1.2 Changing the Surface Color of the Material
1.2.1 Principle
In this method, a laser with relatively low peak power irradiates the workpiece and heats the material to a phase-change temperature for metal materials or a denaturation temperature for selected non-metal materials. This controlled heating changes the surface color and creates a visible mark without necessarily removing a large amount of material.
1.2.2 Sample Product
Typical examples include color marking on metal materials such as stainless steel and black marking on selected non-metal materials such as plastics.
1.3 Removing or Moving Material Layers
1.3.1 Principle
In multi-layer materials, a laser can remove or modify one or more surface layers to reveal the color of the underlying material. The contrast between the surface layer and the exposed lower layer forms the final marking pattern.
1.3.2 Sample Product
This method can be used for laser marking multi-layer trademark labels and other layered materials that create a clear color contrast after the upper layer is removed.
2. Main Methods of Laser Marking
According to how the marking pattern is formed, laser marking methods can be divided into three common categories: mask marking, array marking, and scanning marking.
2.1 Mask Marking
2.1.1 Typical Structure of a Mask Marking Machine
A mask marking machine uses an optical path system that includes the laser, mask, imaging lens, and other major optical components. The mask carries the marking content, and the optical system projects the selected marking pattern onto the workpiece surface.
2.1.2 Working Principle of Mask Marking
In mask marking, the pulsed laser emitted by the laser source is expanded and uniformly projected onto the mask. Part of the laser passes through the hollow sections of the mask. The graphics on the mask are then imaged onto the workpiece surface after being focused by the lens.
The material area irradiated by the laser forms a legible mark. In general, each pulsed laser can form one mark. Changing the mask allows users to change the laser marking content. Pulsed CO2 lasers and pulsed solid-state YAG lasers can be used for mask marking.
2.2 Array Marking
2.2.1 Typical Structure of an Array Marking Machine
The optical path system of an array marking machine can include several main components.
2.2.2 Working Principle of Array Marking
In array marking, multiple RF CO2 lasers are arranged vertically. At a selected moment, the industrial computer controls the laser power supply to turn on several laser channels at the same time.

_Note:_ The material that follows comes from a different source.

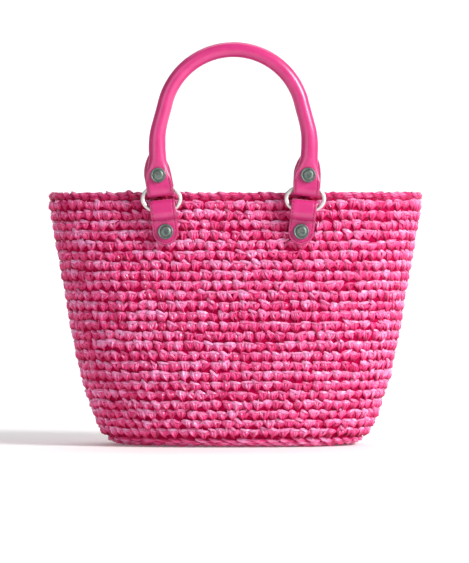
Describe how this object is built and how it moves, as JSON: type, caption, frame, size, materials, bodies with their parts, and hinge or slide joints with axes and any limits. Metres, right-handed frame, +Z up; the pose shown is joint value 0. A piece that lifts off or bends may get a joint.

For example, if laser channels No. 1 to No. 7 emit seven pulses at the same time, they can ablate seven pits on the workpiece surface and form seven vertical strokes similar to the character “1”.
At another moment, the computer may enable only one laser channel, creating a single point at the bottom. By controlling which lasers fire at different times, the system can form a dot-matrix letter or character pattern.
Common characters can be formed with a 5 × 7 or 7 × 7 dot matrix. Array marking can reach very high speeds, making it useful for high-speed online marking. However, it is mainly suitable for dot-matrix characters, and its resolution may not be enough for complex characters or high-detail graphics.
2.3 Scanning Marking
2.3.1 Working Principle of Scanning Marking
A scanning marking machine inputs the marking pattern into an industrial personal computer. The computer controls the laser and scanning mechanism, allowing the laser to scan across the processed material surface and form the final marking pattern.
2.3.2 Typical Structure of a Scanning Marking Machine
The scanning mechanism usually has two structural forms: mechanical scanning and galvanometer scanning.
2.3.3 Mechanical Scanning
The optical system of a mechanical scanning marking machine includes a laser, reflectors, and a focusing lens. Mechanical scanning changes the X-Y coordinates of the reflector through mechanical movement, changing the position where the laser beam reaches the workpiece.
After the optical path is redirected through the reflectors, the laser beam acts on the workpiece through the focusing lens. The movement of the reflector and focusing lens allows the output laser to reach different positions in the plane and mark graphics or characters.
2.3.4 Galvanometer Scanning
The optical system of a galvanometer scanning marking machine includes a laser, X and Y galvanometers, and a flat-field focusing lens. The laser beam emitted by the laser is directed onto the X and Y galvanometers, which scan along the X and Y axes.
The industrial computer controls the reflection angle of the mirrors, which controls the deflection of the laser beam. After being focused by the flat-field focusing lens, the laser focus moves across the marking material and leaves the required pattern on the material surface.
Galvanometer scanning can improve marking quality and speed, but its marking area is typically not as large as that of mechanical scanning marking.
3. Conclusion
Laser marking can create durable marks through material removal, surface color change, or layer removal. Different principles are suitable for different materials and marking goals, from deep metal engraving to color marking and label marking.
Mask marking, array marking, and scanning marking each have their own advantages. Mask marking can quickly project predefined patterns, array marking is useful for high-speed online dot-matrix marking, and scanning marking offers flexible control for graphics, text, and complex patterns.